Spaulding: Die Sprache des Chores ist die Sprache
der großen
Werke und Komponisten. Wenn wir Mozart aufführen, wollen wir
keinen besonderen Klang, der losgelöst von Mozart ist. Wenn
man sich einhundertprozentig der Aufgabe widmet, die Anforderung
eines Werkes zu erfüllen, dann relativieren sich alle diese
Fragen nach Individualität und Eigenem. „Ist es Mozart?“ – das
ist der Maßstab wenn wir ganz ehrlich sind, und nicht: „Heben
wir uns ab?“
O&T: Kann man so Ihren Stil
charakterisieren? Präzise
und dem Werk treu?
Spaulding: Die wahre Musik liegt – wie Mozart selber gesagt
hat – zwischen den Noten. Ein geistiges Ganzes. Dem verschreibe
ich mich. Ich möchte mich aber sofort distanzieren von dem
Begriff der „Werktreue“, der mit Noten- und Buchstabentreue
gleichzusetzen und nur vermeintlich stilgerecht ist. Jetzt steht
bei uns zum Beispiel „Lohengrin“ vor der Tür.
Da gibt es eine Passage „Bewahre uns des Himmels Huld“,
die soll laut Vorschrift pianissimo anfangen. Da wird man aber
vom Orchester begleitet, und ich täte hier den Teufel, pianissimo
im Sinne von „gerade noch hörbar“ zu verlangen...
O&T: ...wie im Pilgerchor
von „Tannhäuser“,
den Sie für die nächste Spielzeit einstudieren werden?
Spaulding: Wie in der Tempelszene der „Aida“, die wir
gerade einstudiert haben! „Tannhäuser“ ist wieder
ein anderer Fall, denn der Chor fängt ja hinter der Szene
an, zieht an ihr vorbei und hört erst auf der anderen Seite
hinten wieder auf, dort klingt der Chor automatisch leiser. Bei „Aida“ stehen
alle auf der Bühne.
O&T: Es scheint zu funktionieren.
Sie haben Lob bekommen für
Präzision insbesondere in der Dynamik.
Spaulding: Ich freue mich, dass man die Präzision lobt. Aber
es gibt eigentlich keine Geheimnisse. Es ist so viel gewonnen,
wenn der Chor zusammen anfängt und zusammen aufhört.

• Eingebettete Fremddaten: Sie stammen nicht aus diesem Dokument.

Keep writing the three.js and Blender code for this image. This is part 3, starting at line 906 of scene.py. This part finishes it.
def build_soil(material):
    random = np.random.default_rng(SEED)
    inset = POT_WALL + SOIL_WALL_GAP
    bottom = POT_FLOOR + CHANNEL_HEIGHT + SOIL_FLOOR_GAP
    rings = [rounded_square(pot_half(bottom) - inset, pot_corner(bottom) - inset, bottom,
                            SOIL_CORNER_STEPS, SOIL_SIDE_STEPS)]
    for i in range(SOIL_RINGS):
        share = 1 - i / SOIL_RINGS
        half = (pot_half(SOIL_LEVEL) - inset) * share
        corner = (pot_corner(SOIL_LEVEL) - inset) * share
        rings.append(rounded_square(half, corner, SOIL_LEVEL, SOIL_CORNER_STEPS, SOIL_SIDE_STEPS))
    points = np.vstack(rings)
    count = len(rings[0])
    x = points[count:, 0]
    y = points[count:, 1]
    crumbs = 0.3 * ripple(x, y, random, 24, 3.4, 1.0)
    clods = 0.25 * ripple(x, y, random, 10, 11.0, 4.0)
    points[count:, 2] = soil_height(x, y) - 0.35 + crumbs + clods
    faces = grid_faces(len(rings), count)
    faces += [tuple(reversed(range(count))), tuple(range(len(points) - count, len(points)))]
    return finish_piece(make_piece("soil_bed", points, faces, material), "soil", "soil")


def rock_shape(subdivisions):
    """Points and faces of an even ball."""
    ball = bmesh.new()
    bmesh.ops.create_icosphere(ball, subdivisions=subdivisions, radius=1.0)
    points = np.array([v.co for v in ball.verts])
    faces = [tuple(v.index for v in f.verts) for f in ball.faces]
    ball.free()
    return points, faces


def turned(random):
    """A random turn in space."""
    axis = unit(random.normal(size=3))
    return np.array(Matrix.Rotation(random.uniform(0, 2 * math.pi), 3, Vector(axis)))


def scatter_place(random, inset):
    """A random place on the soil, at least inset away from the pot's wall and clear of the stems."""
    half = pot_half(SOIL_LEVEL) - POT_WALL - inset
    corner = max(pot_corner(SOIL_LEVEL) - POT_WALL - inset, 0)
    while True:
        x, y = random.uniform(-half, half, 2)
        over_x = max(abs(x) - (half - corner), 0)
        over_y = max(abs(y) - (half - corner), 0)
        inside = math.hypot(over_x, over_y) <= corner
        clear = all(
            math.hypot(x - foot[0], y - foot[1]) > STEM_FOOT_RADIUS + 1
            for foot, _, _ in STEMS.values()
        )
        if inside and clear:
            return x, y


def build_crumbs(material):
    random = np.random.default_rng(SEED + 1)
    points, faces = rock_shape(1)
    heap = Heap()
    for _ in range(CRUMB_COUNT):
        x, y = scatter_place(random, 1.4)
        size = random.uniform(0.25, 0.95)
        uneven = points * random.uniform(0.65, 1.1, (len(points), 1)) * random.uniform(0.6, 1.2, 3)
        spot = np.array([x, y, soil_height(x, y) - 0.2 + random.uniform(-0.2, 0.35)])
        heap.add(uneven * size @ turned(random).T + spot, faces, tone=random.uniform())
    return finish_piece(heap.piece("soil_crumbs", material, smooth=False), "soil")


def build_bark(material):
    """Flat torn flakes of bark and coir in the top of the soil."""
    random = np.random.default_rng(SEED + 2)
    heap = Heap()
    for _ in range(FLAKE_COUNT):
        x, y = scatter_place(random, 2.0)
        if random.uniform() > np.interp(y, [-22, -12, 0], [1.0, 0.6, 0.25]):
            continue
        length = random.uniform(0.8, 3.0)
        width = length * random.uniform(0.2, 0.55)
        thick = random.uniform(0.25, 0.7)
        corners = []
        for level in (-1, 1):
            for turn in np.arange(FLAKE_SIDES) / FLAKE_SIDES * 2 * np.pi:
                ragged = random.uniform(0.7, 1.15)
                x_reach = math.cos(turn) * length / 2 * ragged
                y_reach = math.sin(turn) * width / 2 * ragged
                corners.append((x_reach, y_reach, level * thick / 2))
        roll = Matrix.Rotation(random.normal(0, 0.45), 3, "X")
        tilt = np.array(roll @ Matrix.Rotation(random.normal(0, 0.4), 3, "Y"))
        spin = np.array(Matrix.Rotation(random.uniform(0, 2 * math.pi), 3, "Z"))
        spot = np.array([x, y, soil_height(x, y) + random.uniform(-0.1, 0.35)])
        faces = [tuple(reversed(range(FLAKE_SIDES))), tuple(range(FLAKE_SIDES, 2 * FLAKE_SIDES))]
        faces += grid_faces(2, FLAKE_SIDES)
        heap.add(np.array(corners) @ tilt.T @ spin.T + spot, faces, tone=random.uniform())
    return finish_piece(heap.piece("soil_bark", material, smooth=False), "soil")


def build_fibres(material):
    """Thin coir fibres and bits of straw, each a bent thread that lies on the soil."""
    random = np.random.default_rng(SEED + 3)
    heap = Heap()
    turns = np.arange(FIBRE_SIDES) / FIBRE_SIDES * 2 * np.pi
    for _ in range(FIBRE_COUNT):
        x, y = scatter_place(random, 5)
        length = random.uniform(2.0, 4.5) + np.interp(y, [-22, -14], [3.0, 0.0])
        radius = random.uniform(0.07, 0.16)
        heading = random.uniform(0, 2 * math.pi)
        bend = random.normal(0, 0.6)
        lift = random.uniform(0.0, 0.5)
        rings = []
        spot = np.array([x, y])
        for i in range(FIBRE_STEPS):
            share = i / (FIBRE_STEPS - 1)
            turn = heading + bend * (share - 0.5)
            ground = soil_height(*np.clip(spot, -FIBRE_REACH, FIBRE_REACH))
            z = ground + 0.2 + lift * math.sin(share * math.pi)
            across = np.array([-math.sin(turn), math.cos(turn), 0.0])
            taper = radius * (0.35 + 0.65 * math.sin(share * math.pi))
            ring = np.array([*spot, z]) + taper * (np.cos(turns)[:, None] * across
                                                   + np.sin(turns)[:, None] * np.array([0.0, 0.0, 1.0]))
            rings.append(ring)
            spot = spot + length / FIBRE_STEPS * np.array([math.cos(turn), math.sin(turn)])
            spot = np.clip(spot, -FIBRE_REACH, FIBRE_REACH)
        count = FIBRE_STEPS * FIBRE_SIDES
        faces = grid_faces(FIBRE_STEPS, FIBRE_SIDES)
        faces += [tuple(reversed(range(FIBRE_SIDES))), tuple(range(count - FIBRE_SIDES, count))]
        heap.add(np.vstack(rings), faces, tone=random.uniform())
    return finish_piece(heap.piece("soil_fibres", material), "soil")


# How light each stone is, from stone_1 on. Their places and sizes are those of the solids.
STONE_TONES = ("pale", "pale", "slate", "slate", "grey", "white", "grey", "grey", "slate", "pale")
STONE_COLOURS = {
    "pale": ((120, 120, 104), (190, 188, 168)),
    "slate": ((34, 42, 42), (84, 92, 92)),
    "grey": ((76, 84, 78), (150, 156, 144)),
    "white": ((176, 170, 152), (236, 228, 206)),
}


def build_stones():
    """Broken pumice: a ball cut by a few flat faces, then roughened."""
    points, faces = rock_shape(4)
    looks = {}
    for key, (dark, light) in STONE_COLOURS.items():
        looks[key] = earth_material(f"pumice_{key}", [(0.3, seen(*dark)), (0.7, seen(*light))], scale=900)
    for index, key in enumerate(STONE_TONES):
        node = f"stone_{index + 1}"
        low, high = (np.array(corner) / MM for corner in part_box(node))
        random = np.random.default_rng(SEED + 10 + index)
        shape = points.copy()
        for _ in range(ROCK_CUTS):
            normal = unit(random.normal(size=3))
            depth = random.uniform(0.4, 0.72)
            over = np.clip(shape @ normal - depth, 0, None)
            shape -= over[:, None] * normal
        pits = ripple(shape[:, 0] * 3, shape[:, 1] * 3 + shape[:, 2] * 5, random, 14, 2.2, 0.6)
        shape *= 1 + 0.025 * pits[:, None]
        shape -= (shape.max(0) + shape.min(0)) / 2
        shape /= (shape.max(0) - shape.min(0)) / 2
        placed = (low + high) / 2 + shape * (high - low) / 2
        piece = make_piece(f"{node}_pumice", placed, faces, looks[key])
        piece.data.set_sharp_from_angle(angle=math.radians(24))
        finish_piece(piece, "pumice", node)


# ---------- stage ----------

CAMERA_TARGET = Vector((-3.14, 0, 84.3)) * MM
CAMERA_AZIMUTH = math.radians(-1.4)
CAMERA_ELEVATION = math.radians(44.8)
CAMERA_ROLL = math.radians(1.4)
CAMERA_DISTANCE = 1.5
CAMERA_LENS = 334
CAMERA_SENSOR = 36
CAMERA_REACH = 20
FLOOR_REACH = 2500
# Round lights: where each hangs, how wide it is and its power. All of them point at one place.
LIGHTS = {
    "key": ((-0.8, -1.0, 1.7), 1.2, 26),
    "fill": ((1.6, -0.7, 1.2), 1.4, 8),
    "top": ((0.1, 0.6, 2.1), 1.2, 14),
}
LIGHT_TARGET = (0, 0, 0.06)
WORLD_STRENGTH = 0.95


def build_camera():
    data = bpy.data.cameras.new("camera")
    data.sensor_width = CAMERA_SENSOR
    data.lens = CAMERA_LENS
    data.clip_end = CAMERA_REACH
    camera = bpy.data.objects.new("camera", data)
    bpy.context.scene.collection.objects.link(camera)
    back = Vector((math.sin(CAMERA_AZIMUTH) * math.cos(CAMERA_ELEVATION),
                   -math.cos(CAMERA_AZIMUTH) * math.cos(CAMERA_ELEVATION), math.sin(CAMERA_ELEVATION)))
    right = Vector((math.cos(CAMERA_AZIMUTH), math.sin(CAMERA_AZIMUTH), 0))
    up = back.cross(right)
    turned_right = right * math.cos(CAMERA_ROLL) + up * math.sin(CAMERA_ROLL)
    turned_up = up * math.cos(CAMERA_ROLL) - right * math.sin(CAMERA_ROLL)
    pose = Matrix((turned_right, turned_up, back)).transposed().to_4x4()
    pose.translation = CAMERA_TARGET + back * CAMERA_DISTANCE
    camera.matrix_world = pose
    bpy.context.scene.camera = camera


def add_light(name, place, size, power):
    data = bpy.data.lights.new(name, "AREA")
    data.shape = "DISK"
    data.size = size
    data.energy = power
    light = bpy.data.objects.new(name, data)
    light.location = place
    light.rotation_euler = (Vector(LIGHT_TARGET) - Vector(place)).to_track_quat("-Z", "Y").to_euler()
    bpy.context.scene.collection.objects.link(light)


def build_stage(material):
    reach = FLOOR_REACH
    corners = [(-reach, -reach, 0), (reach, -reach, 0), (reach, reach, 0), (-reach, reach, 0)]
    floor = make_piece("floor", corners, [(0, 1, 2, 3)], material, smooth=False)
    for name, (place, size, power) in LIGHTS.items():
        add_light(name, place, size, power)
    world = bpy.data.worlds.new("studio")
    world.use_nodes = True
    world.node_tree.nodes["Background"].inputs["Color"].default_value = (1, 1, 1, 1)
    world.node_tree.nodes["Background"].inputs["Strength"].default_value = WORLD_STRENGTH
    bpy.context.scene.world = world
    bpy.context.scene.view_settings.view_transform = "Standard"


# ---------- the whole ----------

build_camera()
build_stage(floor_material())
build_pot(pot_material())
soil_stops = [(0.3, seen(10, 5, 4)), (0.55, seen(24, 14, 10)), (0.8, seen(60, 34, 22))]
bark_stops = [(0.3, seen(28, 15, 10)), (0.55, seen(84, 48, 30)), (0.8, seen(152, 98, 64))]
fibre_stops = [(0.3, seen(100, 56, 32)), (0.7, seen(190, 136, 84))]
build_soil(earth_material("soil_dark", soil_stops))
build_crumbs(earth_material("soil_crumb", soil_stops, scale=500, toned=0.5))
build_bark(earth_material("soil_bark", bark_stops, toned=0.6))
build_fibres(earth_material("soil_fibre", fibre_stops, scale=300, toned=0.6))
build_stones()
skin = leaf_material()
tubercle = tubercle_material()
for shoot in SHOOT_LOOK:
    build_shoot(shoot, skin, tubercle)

Deswegen sollten wir die Takte vor unserem Einsatz mindestens genauso
gut kennen, wie das Eigentliche, das man singt.
O&T: Für einen engagierten Klang, wie ihn der Chor der
Deutschen Oper hat, ist aber auch Leidenschaft nötig. Haben
Sie als Chordirektor Einfluss darauf?
Spaulding: Ich glaube schon, dass man auf den
Klang einen Einfluss hat. Beim italienischen Repertoire beispielsweise
versuche ich
oft, den Herrschaften eine sehr runde Tongebung nahezulegen und
von Dingen abzusehen, die in der deutschen Musik selbstverständlich
wären, zum Beispiel eine stellenweise hellere Tongebung oder
die deutliche Trennung der Noten. Das „Regina Coeli“ in
der „Cavalleria Rusticana“ ist ein wirklich sehr gutes
Beispiel dafür. Rund und weich, statt textbetont.
O&T: Bei Wagner dagegen kommt dem Chor eine
ganz andere Rolle zu. Arbeiten Sie viel am Stil?
Spaulding: Ich versuche schon, gerade diese stilistischen
Unterschiede herauszuarbeiten.
O&T: Götz Friedrichs „Lohengrin“-Inszenierung
geht sehr auf die Musik ein. Wie kommen Sie mit anderen Fällen
der Regie klar?
Spaulding: Ich versuche immer, gemeinsam mit der
Regie ein Konzept zu entwickeln, das für alle Beteiligten vorteilhaft ist. Sicher
kann man über vieles diskutieren, aber wir sollen die Bereitschaft
nie verlieren, Gewohntes zu hinterfragen.